‘Homicide’: Kyle Secor on Working With Andre Braugher, ‘L&O’ Crossovers, and More

Andre Braugher as Frank Pembleton, Kyle Secor as Tim Bayliss in Homicide
Michael Ginsburg/NBC/ Everett Collection

Even before Peacock announced that Homicide: Life on the Street would make its streaming debut on August 19, Kyle Secor had been pondering the seven seasons he spent on the gritty, critically acclaimed NBC drama.

The deaths of costars Richard Belzer and Andre Braugher in 2023 rekindled his memories of playing Baltimore police detective Tim Bayliss, who began as a naive rookie and grew into a hardened veteran over the course of 122 episodes, from 1993 to 1999, and a final TV movie in 2000.

“It was an amazing experience for almost the entire seven years,” Secor tells TV Insider. “What stands out mostly is the freedom we were given as actors to lead the action rather than have to correspond to a camera setting, the way that you collaborated with the writers creating the character, and just working with all the different personalities and the amazing talents that were there on a daily basis, from Andre down to the day players who were just Baltimore locals.”

Secor, who went on to appear in Veronica Mars and play the first gentleman to Geena Davis’ president in Commander in Chief, has been publishing his reminiscences on Substack, and along with another former castmate, Reed Diamond, plans a “rewatch podcast” to take a deep dive into the show that TV Guide Magazine called “the best police series ever produced by American television” in a 1996 cover story.

Based on David Simon’s nonfiction tome Homicide: A Year on the Killing Streets, the series was never a Nielsen ratings hit, spending most of its life buried in the Friday 10/9c timeslot, although it won a few Emmys and the prestigious Peabody Award.

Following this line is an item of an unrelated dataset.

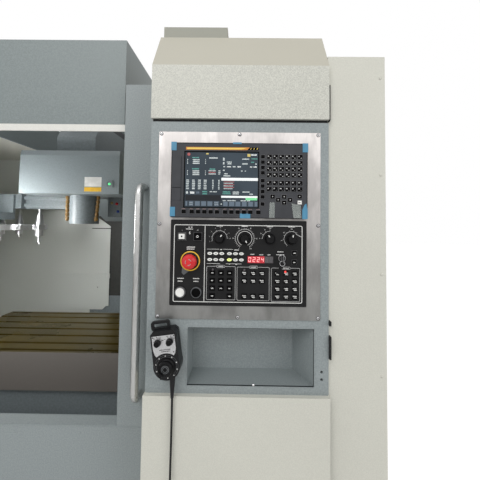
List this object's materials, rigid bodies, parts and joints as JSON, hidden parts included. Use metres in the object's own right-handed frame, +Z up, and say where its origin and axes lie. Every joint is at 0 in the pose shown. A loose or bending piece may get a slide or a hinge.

Detectives arrested suspects and closed their share of cases — both dark and quirky ones — but Secor recalls that executive producers Barry Levinson and Tom Fontana didn’t consider the ensemble show a procedural, and he agrees.

“Our show was about a bunch of people talking about non-homicide things and then there’s a murder they’ve got to work on,” the actor says. “That of course brought out more about their character.”

Andre Braugher as Frank Pembleton, Kyle Secor as Tim Bayliss and the Season 5 cast of Homicide: Life on the Street

Andre Braugher, Kyle Secor and the Season 5 cast (NBC Studios/Peacock)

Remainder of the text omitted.